DM

class pylluminator.dm.DM(samples: Samples, formula: str, reference_value: dict | None = None, custom_sheet: None | DataFrame = None, drop_na=False, apply_mask=True, probe_ids: None | list[str] = None, group_column: str | None = None)

Bases: object

Methods

`__init__`(samples, formula[, ...])	Initialize the object by calculating the Differentially Methylated Probes (DMPs).
`compute_dmp`(samples, formula[, ...])	Find Differentially Methylated Probes (DMPs) by fitting an Ordinary Least Square model (OLS) for each probe, following the given formula.
`compute_dmr`([contrast, dist_cutoff, ...])	Find Differentially Methylated Regions (DMRs) based on euclidian distance between beta values
`get_top`(dm_type, contrast[, chromosome_col, ...])	Get the top DMPs or DMRs, ranked by the p-value of the given contrast.
`select_dmps`([effect_size_th, p_value_th, ...])	Select DMPs based on effect size and p-value thresholds.

Methods and attributes detail

__init__(samples: Samples, formula: str, reference_value: dict | None = None, custom_sheet: None | DataFrame = None, drop_na=False, apply_mask=True, probe_ids: None | list[str] = None, group_column: str | None = None)

Initialize the object by calculating the Differentially Methylated Probes (DMPs). It fits an Ordinary Least Square model (OLS) for each probe, following the given formula. The predictors used in the formula are column names of the sample sheet. If a group column name is given, use a Mixed Model to account for random effects. The Benjamini-Hochberg procedure is used to adjust the p-values.

More info on design matrices and formulas:

Parameters:

samples (Samples) – samples to use
formula (str) – R-like formula used in the design matrix to describe the statistical model. e.g. ‘~age + sex’
reference_value (dict | None) – reference value for each predictor. Dictionary where keys are the predictor names, and values are their reference value. For example, {‘sex’: ‘female’} to set females as the refence. Default: None
custom_sheet (pandas.DataFrame) – a sample sheet to use. By default, use the samples’ sheet. Useful if you want to filter the samples to display
drop_na (bool) – drop probes that have NA values. Default: False
apply_mask (bool) – set to True to apply mask. Default: True
probe_ids (list[str] | None) – list of probe IDs to use. Useful to work on a subset for testing purposes. Default: None
group_column (str | None) – name of the column of the sample sheet that holds replicates information. If provided, a Mixed Model will be used to account for replicates instead of an Ordinary Least Square. Default: None

Returns:

dataframe with probes as rows and p_vales and model estimates in columns, list of contrast levels

Return type:

pandas.DataFrame, list[str]

compute_dmp(samples: Samples, formula: str, reference_value: dict | None = None, custom_sheet: None | DataFrame = None, drop_na=False, apply_mask=True, probe_ids: None | list[str] = None, group_column: str | None = None)

Find Differentially Methylated Probes (DMPs) by fitting an Ordinary Least Square model (OLS) for each probe, following the given formula. The predictors used in the formula are column names of the sample sheet. If a group column name is given, use a Linear Mixed Model (LMM) to account for random effects. The Benjamini-Hochberg procedure is used to adjust the p-values.
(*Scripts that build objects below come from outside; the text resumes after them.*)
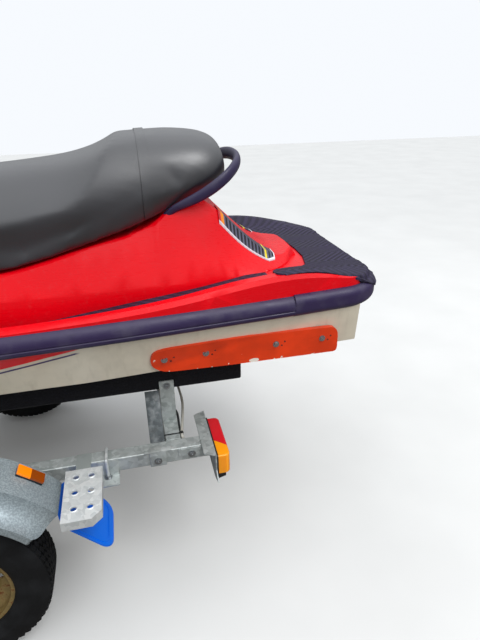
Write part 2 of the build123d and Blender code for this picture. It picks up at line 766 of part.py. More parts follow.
# Engine and drive, one plain block between the hull and the seat
with BuildPart() as engine_block:
    with BuildSketch(Plane.YZ.offset(-560)):
        Polygon((-140, 1000), (140, 1000), (140, 664), (40, 614), (-40, 614), (-140, 664), align=None)
    extrude(amount=420)
    add(hull.part, mode=Mode.SUBTRACT)
save(engine_block, "engine_block")

# Jet pump: housing with its outlet cone, impeller, steering nozzle, ride plate and intake grate
OUTLET_RADIUS = 50.0
NOZZLE_BORE = 66.0
NOZZLE_WALL = 6.0
EAR_TOP = NOZZLE_BORE + NOZZLE_WALL
PIVOT_RADIUS = 8.0
with BuildPart() as pump_housing:
    with BuildSketch(Plane.XZ):
        with BuildLine():
            Polyline((-1540, DUCT_RADIUS), (-1540, 106), (-1556, 106), (-1556, PUMP_RADIUS),
                     (-1786, PUMP_RADIUS), (-1832, OUTLET_RADIUS), (-1858, OUTLET_RADIUS),
                     (-1858, OUTLET_RADIUS - 7), (-1832, OUTLET_RADIUS - 7), (-1786, DUCT_RADIUS), close=True)
        make_face()
    revolve(axis=Axis.X)
    with BuildSketch(Plane.YZ.offset(-1790)):
        Circle(30)
    extrude(amount=140)
    with BuildSketch(Plane.YZ.offset(-1780)):
        for angle in (45, 135):
            Rectangle(2 * DUCT_RADIUS + 6, 5, rotation=angle)
    extrude(amount=110)
    with BuildSketch(Plane.YZ.offset(-1700)):
        Circle(12.3)
    extrude(amount=60, mode=Mode.SUBTRACT)
    for start in (OUTLET_RADIUS - 3, -EAR_TOP - 4):
        with BuildSketch(Plane.XY.offset(start)):
            with Locations((NOZZLE_PIVOT_X, 0)):
                Circle(PIVOT_RADIUS)
        extrude(amount=EAR_TOP + 7 - OUTLET_RADIUS)
pump_housing.part = pump_housing.part.moved(Location((0, 0, PUMP_Z)))
save(pump_housing, "pump_housing")

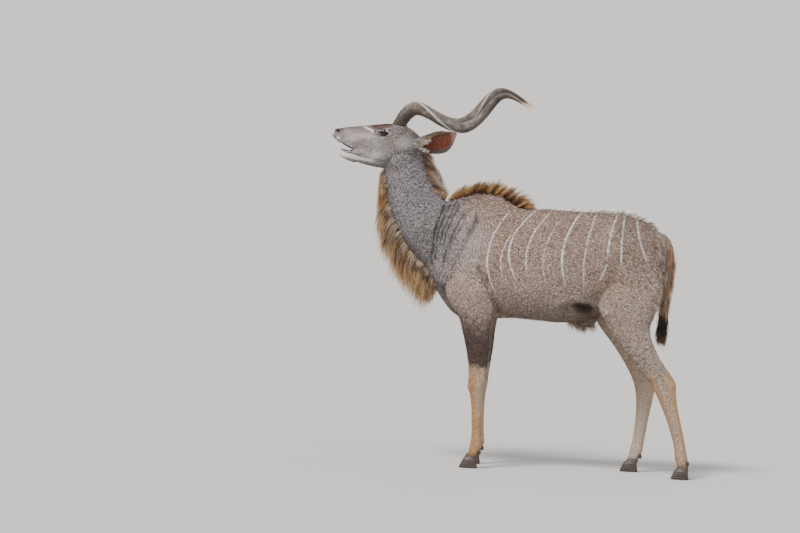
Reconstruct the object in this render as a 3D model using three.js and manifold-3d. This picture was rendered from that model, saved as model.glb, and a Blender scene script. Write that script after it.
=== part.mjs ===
// A greater kudu bull, life size, standing still with its head raised as if browsing.
// Millimetres, +Z up. The bull faces -X, its left side is -Y, and its hooves stand on z = 0.
// The origin lies on the ground under the middle of the whole animal.

import * as THREE from "three";
import { mergeVertices } from "three/addons/utils/BufferGeometryUtils.js";
import Module from "manifold-3d";

const wasm = await Module();
wasm.setup();

// Driving dimensions
const GAP = 0.3; // between neighbouring sub-parts
const RING_SIDES = 16; // sides of the rings of torso, neck and head
const LEG_SIDES = 12;
const TORSO_STEPS = 20;
const NECK_STEPS = 12;
const SKULL_STEPS = 19;
const JAW_STEPS = 9;
const TAIL_STEPS = 9;

// The cuts that part torso, neck and head: x, z and how far their normals lean up, in radians
const NECK_CUT = [-358, 1120, 0.108];
const HEAD_CUT = [-560, 1482, Math.atan2(201, 90)];

// Torso: x, top z, bottom z, half width, height of the widest line as a share
// of the depth from the top, roundness above it, roundness below it
const TORSO = [
  [-402, 1160, 925, 26, 0.5, 2, 2],
  [-368, 1262, 866, 76, 0.55, 2, 2],
  [-335, 1318, 819, 104, 0.58, 1.8, 2],
  [-295, 1339, 772, 126, 0.58, 1.6, 2],
  [-245, 1357, 741, 144, 0.58, 1.5, 2],
  [-190, 1373, 730, 157, 0.56, 1.4, 2.1],
  [-130, 1377, 732, 165, 0.55, 1.4, 2.2],
  [-75, 1368, 740, 169, 0.55, 1.45, 2.2],
  [-20, 1333, 747, 174, 0.56, 1.6, 2.3],
  [51, 1302, 749, 183, 0.57, 1.75, 2.3],
  [141, 1299, 744, 196, 0.58, 1.85, 2.3],
  [241, 1300, 740, 206, 0.57, 1.9, 2.3],
  [340, 1299, 752, 204, 0.54, 1.85, 2.2],
  [439, 1297, 786, 194, 0.48, 1.8, 2.1],
  [538, 1294, 830, 186, 0.42, 1.8, 2],
  [632, 1273, 868, 170, 0.4, 1.8, 2],
  [697, 1240, 904, 136, 0.42, 1.9, 2],
  [745, 1190, 960, 88, 0.45, 2, 2],
  [776, 1130, 1030, 34, 0.5, 2, 2],
];

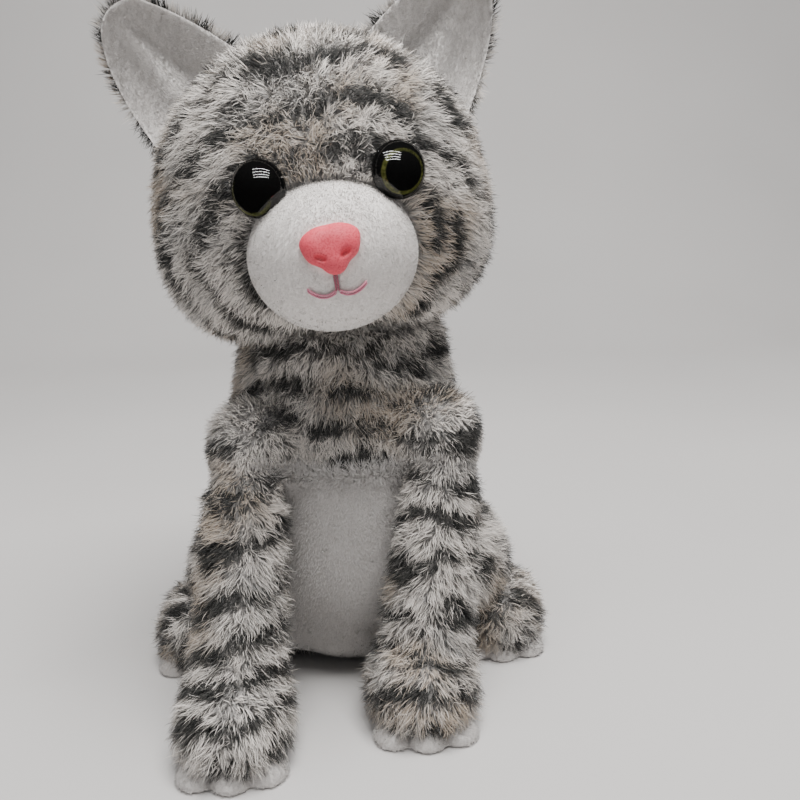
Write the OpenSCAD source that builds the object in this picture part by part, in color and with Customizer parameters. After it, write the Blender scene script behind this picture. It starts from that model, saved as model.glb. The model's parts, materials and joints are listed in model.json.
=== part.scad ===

More info on design matrices and formulas:

Parameters:

samples (Samples) – samples to use
formula (str) – R-like formula used in the design matrix to describe the statistical model. e.g. ‘~age + sex’
reference_value (dict | None) – reference value for each predicto. Dictionary where keys are the predictor names, and values are their reference value. For example, {‘sex’: ‘female’} to set females as the refence. Default: None
custom_sheet (pandas.DataFrame) – a sample sheet to use. By default, use the samples’ sheet. Useful if you want to filter the samples to display
drop_na (bool) – drop probes that have NA values. Default: False
apply_mask (bool) – set to True to apply mask. Default: True
probe_ids (list[str] | None) – list of probe IDs to use. Useful to work on a subset for testing purposes. Default: None
group_column (str | None) – name of the column of the sample sheet that holds replicates information. If provided, a Mixed Model will be used to account for replicates instead of an Ordinary Least Square. Default: None

Returns:

dataframe with probes as rows and p_vales and model estimates in columns, list of contrast levels

Return type:

pandas.DataFrame, list[str]

compute_dmr(contrast: str | list[str] | None = None, dist_cutoff: float | None = None, seg_per_locus: float = 0.5, probe_ids: None | list[str] = None)

Find Differentially Methylated Regions (DMRs) based on euclidian distance between beta values

Parameters:

contrast (str | list[str] | None) – contrast(s) to use for DMRs detection
dist_cutoff (float | None) – cutoff used to find change points between DMRs, used on euclidian distance between beta values. If set to None (default) will be calculated depending on seg_per_locus parameter value. Default: None
seg_per_locus (float) – used if dist_cutoff is not set : defines what quartile should be used as a distance cut-off. Higher values leads to more segments. Should be 0 < seg_per_locus < 1. Default: 0.5.
probe_ids (list[str] | None) – list of probe IDs to use. Useful to work on a subset for testing purposes. Default: None

get_top(dm_type: DM_TYPE | str, contrast: str, chromosome_col='chromosome', annotation_col: str = 'genes', n_dms=10, columns_to_keep: list[str] = None) → DataFrame | None

Get the top DMPs or DMRs, ranked by the p-value of the given contrast. By default, the results will be annotated with the genes associated with the probes in the DMPs/DMRs. You can control the annotation information with the annotation_col parameter.

Parameters:

dm_type (DM_TYPE | str) – type of Differentially Methylated object to get (DMRs or DMPs).
contrast (str) – contrast to use for ranking the DMRs
chromosome_col (str) – name of the column holding the chromosome information. Default: ‘chromosome’
annotation_col (str) – name of the column holding the annotation information. Default: ‘genes’
n_dms (int) – number of DM probes/segments to return. Default: 10
columns_to_keep (list[str] | None) – list of columns to keep in the output dataframe. Default: None

Returns:

dataframe with the top DMRs

Return type:

pandas.DataFrame | None

Select DMPs based on effect size and p-value thresholds. If several p-value columns are available, you can specify which one to use with the p_value_th_col parameter. If not specified, the function will try to find a p-value column automatically.

Parameters:

effect_size_th (float | None) – effect size threshold. Default: None
p_value_th (float | None) – p-value threshold. Must be between 0 and 1. Default: None
p_value_th_col (str | None) – name of the p-value column to use for filtering. If not specified, the function will try to find a p-value column automatically, either taking the F-statistics p-value if it exists, or the predictor p-value colum if there is only one. Default:None
sort_by (str | None) – column name to use for sorting the results. If not specified, the effect_size column will be used. Default: None
ascending (bool) – set to True to sort values in ascending order. Default: False

Returns:

dataframe with the selected DMPs, or None if an error occurred

Return type:

pandas.DataFrame | None